Strange, I didn't see you saying anything particularly provocative in that thread you cited- though there were a lot of comments so maybe I missed one. Oh well, like you say if it makes that user feel better then no matter.


(shameless plug)

I totally agree, that was awesome to discover random websites. I think that there's still a place for webrings these days, so I'm creating the webring club. Feel free to subscribe on http://webring.club/ or shoot me an email (address in profile) if you're interested in exchanging ideas!


I got "Sorry, MailChimp couldn't validate your email. Try again?"


Thanks for the heads-up!

For some reason mailchimp was returning 403s from heroku, this must be related to this morning's outage. This is fixed and I added the emails that failed.


They are! But it's a rather off-topic top-level comment so I understand people downvoting it.


Also, no ads. How on earth can the page even exist? How on earth was the person motivated to create this, write about this and even keep it online without having a paywall or advertisements? Unbelievable!


Here is another home-built CPU made from 74HC (TTL-compatible CMOS) integrated circuits:

http://www.mycpu.eu/

The author gave a talk about it in our local hackerspace back in 2009. Fascinating stuff.

http://video.kiberpipa.org/pot_mycpu_dennis_kuschel/?q=mycpu


This reminds me of the Duo Adept[1], a full TTL computer with video output, keyboard input and a homebrew operating system. All built by a teenager in his spare time.

1: https://m.youtube.com/watch?v=qYvr0b8jqbg


Aptly named.


This is something I still have on my bucket list. I remember as a kid looking at the electronics catalogue eyeing the z80 chip thinking to myself "I'm gonna build a gameboy!!1" because my friend had a gameboy and I wanted to join in on the pokemon fun!

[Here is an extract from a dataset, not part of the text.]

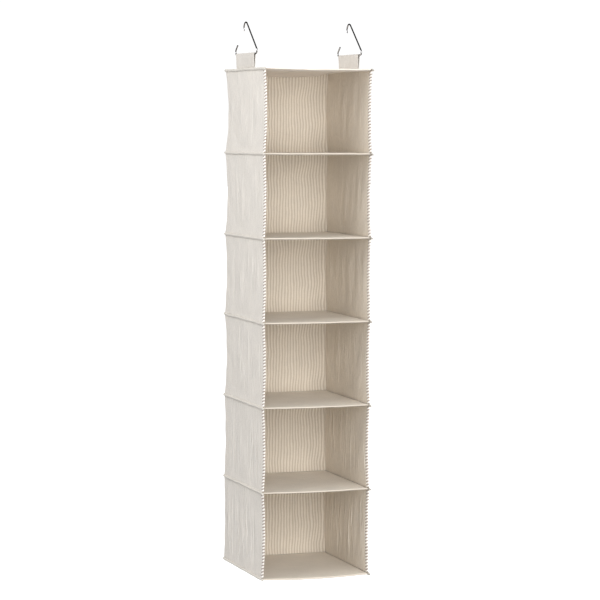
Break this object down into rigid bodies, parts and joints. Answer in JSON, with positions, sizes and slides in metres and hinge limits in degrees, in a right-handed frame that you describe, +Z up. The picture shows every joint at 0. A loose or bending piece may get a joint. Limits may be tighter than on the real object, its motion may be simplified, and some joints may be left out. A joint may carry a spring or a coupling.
{
  "type": "hanging shoe organizer",
  "caption": "Tall open-fronted canvas organizer that hangs from a closet rod by wire hooks, with flat shelves between striped soft walls that fold up flat.",
  "frame": {"origin": "on the closet rod's axis, midway between the two hooks", "axes": "+Z up, along the hanging organizer; +X along the closet rod, to the right seen from the open front; the open front faces -Y"},
  "size_m": [0.282, 0.311, 1.3367],
  "materials": {
    "striped_canvas": "matt plain-weave cotton canvas, cream with fine taupe stripes running up and down",
    "shelf_canvas": "the same striped canvas with its stripes running from side to side",
    "binding_tape": "striped canvas cut on the cross and folded over the edge",
    "fibreboard": "plain brown fibreboard, hidden inside the sleeves",
    "hook_steel": "bright plated round steel wire"
  },
  "bodies": {
    "top": {"top_board": "fibreboard", "top_sleeve": "shelf_canvas", "top_seam_binding": "binding_tape", "left_hanging_loop": "striped_canvas", "right_hanging_loop": "striped_canvas", "left_wall_1": "striped_canvas", "right_wall_1": "striped_canvas", "back_wall_1": "striped_canvas", "left_edge_tape_1": "binding_tape", "right_edge_tape_1": "binding_tape"},
    "shelf_1": {"shelf_board_1": "fibreboard", "shelf_sleeve_1": "shelf_canvas", "seam_binding_1": "binding_tape", "left_wall_2": "striped_canvas", "right_wall_2": "striped_canvas", "back_wall_2": "striped_canvas", "left_edge_tape_2": "binding_tape", "right_edge_tape_2": "binding_tape"},
    "shelf_2": {"shelf_board_2": "fibreboard", "shelf_sleeve_2": "shelf_canvas", "seam_binding_2": "binding_tape", "left_wall_3": "striped_canvas", "right_wall_3": "striped_canvas", "back_wall_3": "striped_canvas", "left_edge_tape_3": "binding_tape", "right_edge_tape_3": "binding_tape"},
    "shelf_3": {"shelf_board_3": "fibreboard", "shelf_sleeve_3": "shelf_canvas", "seam_binding_3": "binding_tape", "left_wall_4": "striped_canvas", "right_wall_4": "striped_canvas", "back_wall_4": "striped_canvas", "left_edge_tape_4": "binding_tape", "right_edge_tape_4": "binding_tape"},
    "shelf_4": {"shelf_board_4": "fibreboard", "shelf_sleeve_4": "shelf_canvas", "seam_binding_4": "binding_tape", "left_wall_5": "striped_canvas", "right_wall_5": "striped_canvas", "back_wall_5": "striped_canvas", "left_edge_tape_5": "binding_tape", "right_edge_tape_5": "binding_tape"},
    "shelf_5": {"shelf_board_5": "fibreboard", "shelf_sleeve_5": "shelf_canvas", "seam_binding_5": "binding_tape", "left_wall_6": "striped_canvas", "right_wall_6": "striped_canvas", "back_wall_6": "striped_canvas", "left_edge_tape_6": "binding_tape", "right_edge_tape_6": "binding_tape"},
    "base": {"base_board": "fibreboard", "base_sleeve": "shelf_canvas", "base_seam_binding": "binding_tape"},
    "left_hook": {"left_hook": "hook_steel"},
    "right_hook": {"right_hook": "hook_steel"}
  },
  "joints": [
    {"name": "compartment_1_fold", "type": "slide", "parent": "top", "child": "shelf_1", "axis": [0, 0, 1], "range_m": [0, 0.176], "deforming": ["left_wall_1", "right_wall_1", "back_wall_1", "left_edge_tape_1", "right_edge_tape_1"]},
    {"name": "compartment_2_fold", "type": "slide", "parent": "shelf_1", "child": "shelf_2", "axis": [0, 0, 1], "range_m": [0, 0.176], "deforming": ["left_wall_2", "right_wall_2", "back_wall_2", "left_edge_tape_2", "right_edge_tape_2"]},
    {"name": "compartment_3_fold", "type": "slide", "parent": "shelf_2", "child": "shelf_3", "axis": [0, 0, 1], "range_m": [0, 0.176], "deforming": ["left_wall_3", "right_wall_3", "back_wall_3", "left_edge_tape_3", "right_edge_tape_3"]},
    {"name": "compartment_4_fold", "type": "slide", "parent": "shelf_3", "child": "shelf_4", "axis": [0, 0, 1], "range_m": [0, 0.176], "deforming": ["left_wall_4", "right_wall_4", "back_wall_4", "left_edge_tape_4", "right_edge_tape_4"]},
    {"name": "compartment_5_fold", "type": "slide", "parent": "shelf_4", "child": "shelf_5", "axis": [0, 0, 1], "range_m": [0, 0.176], "deforming": ["left_wall_5", "right_wall_5", "back_wall_5", "left_edge_tape_5", "right_edge_tape_5"]},
    {"name": "compartment_6_fold", "type": "slide", "parent": "shelf_5", "child": "base", "axis": [0, 0, 1], "range_m": [0, 0.176], "deforming": ["left_wall_6", "right_wall_6", "back_wall_6", "left_edge_tape_6", "right_edge_tape_6"]},
    {"name": "left_hook_swing", "type": "hinge", "parent": "top", "child": "left_hook", "pos_m": [-0.134, 0, -0.063], "axis": [0, 1, 0], "range_deg": [-160, 110]},
    {"name": "right_hook_swing", "type": "hinge", "parent": "top", "child": "right_hook", "pos_m": [0.134, 0, -0.063], "axis": [0, 1, 0], "range_deg": [-110, 160]}
  ]
}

Glad to see it's not just me that thinks things like that... the problem is I know it would take me forever, and when I eventually did it, everyone I know would just say "Why? It can't even do [insert killer app here]" and that would be that!


I was also thinking of constructing a CPU in this fashion using the ideas from Mill CPU folks.

I will probably never have enough time to go through this, which is sad.


A Mill-like architecture would require a huge register file (alternatively, a huge shift register). Not sure it's a good idea for a TTL design. Accumulator architectures are better suited.


It would seem 4 4-bit word register files are all you could obtain from TI (http://www.ti.com/product/sn74ls670); I haven't dug deeper, but yeah as a bread-board layout you would need a lot of surface area to simulate even the smallest Mill. Cool idea though.


Wow ... remember when "build a computer" didn't mean "order a motherboard and a disk drive, and make sure you get the right size power supply."


Here's another home-built TTL computer: http://www.homebrewcpu.com


Very cool. Reminds me of _The Soul of a New Machine_, with all the painstakingly assembled discrete logic.


The computer in The Soul of a New Machine also used some of the first programmable logic chips, it wasn't all TTL.